Que l'on ne s'y trompe donc pas. Ce qui est reproché à Bougane est tout à fait vrai. Il est en effet en permanence encensé sur sa télé ou radio lorsqu'il ne se fait pas interviewer sur la Sen TV. Même cas de figure avec El Hadji Ndiaye qui a récemment donné une interview sur sa chaîne de télé, façon méchant et bon flic, face à Ndèye Arame Touré et Babacar Dione. Entre cette dernière qui a cherché à challenger El Hadji Ndiaye, sans donner l’air d’y croire et le regard médusé et amusé de Dione qui marque son étonnement face aux accusations de son patron, le procédé ne paraissait pas du tout crédible. Tel un ouragan, Ndiaye s’était abattu sur Youssou Ndour et déclaré au monde entier les péchés dont il l'accuse. A sa suite, à l’émission "Sénégal ci kanam" animée par Tounkara, Mamadou Guissé, l'acteur culturel et le doyen musicien Idrissa Diop n'ont pas du tout été tendres avec le roi du mbalax qu'ils ont présenté sous des traits très peu avantageux.

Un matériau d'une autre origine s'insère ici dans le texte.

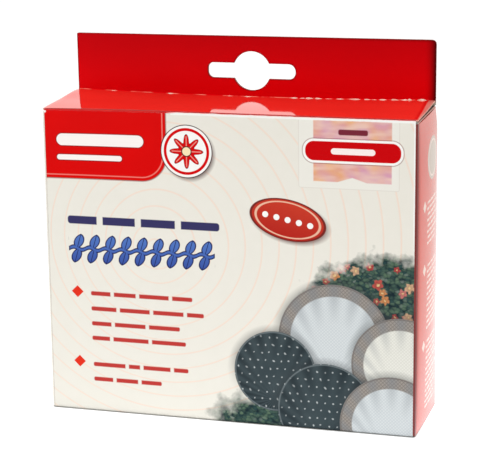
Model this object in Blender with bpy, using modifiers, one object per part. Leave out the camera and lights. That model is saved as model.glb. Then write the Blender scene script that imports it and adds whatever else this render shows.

Le recadrage du Cored quant à l'attitude du Groupe Futurs médias soulève ainsi la question de l'autocensure que certains journalistes brandissent pour éviter de traiter une information qui les touche ou concerne un proche. Comme le ferait un juge qui se récuse dans un procès qui concerne un proche où il serait susceptible d'être dans un conflit d'intérêts. Bref toujours est-il que l’affaire est sur la place publique et tous les sénégalais sont bel et bien au courant.
A-t-il été question d’un exercice d'équilibrisme dans le communiqué du Cored qui épingle trois acteurs, patrons de presse de premier plan ? Ou encore, une réaction, fruit d’un contexte particulier ? Il a en tout cas sévi en étant dans son rôle. Mais ne devrait-il pas aller au-delà en pointant du doigt toutes ces informations passées sous silence par la Rts, « Le Soleil » ou encore l'Aps, alors qu’elles étaient sur la place publique ? Ousmane Sonko peut aujourd’hui être considéré comme l'opposant N° 1, ses sorties qui peuvent être d’utilité publique, sont-elles couvertes sur ces médias publics qui emploient le président et certains membres du Cored ? Idrissa Seck, «blacklisté» dans ces médias est subitement devenu en si peu de temps visible dans les supports publics parce qu’il est revenu dans les bonnes grâces du président Macky Sall, alors qu’il n’y a guère longtemps, à l’époque où il lançait ses missiles bien amusants d'ailleurs contre le président, il n’avait pas voix au chapitre. Pourquoi le Cored n’a pas pointé du doigt ces manquements ?
De deux choses l’une : soit le Cored respecte la ligne éditoriale de chacun de ses groupes et leur droit de faire de l’autocensure ; soit il met tout le monde au même pied d’égalité en pointant tous les manquements à l’éthique et à la déontologie, d’où qu’ils viennent. S’il veut continuer à jouir de sa crédibilité et en gagner encore plus.
Nous le savons tous, le pluralisme de la presse a cette vertu, celle de préserver le citoyen de la censure de certaines infos. Une information qui n’est pas traitée par un média, le sera par un autre. Du coup, les populations ne sont et ne seront jamais sevrées d’informations.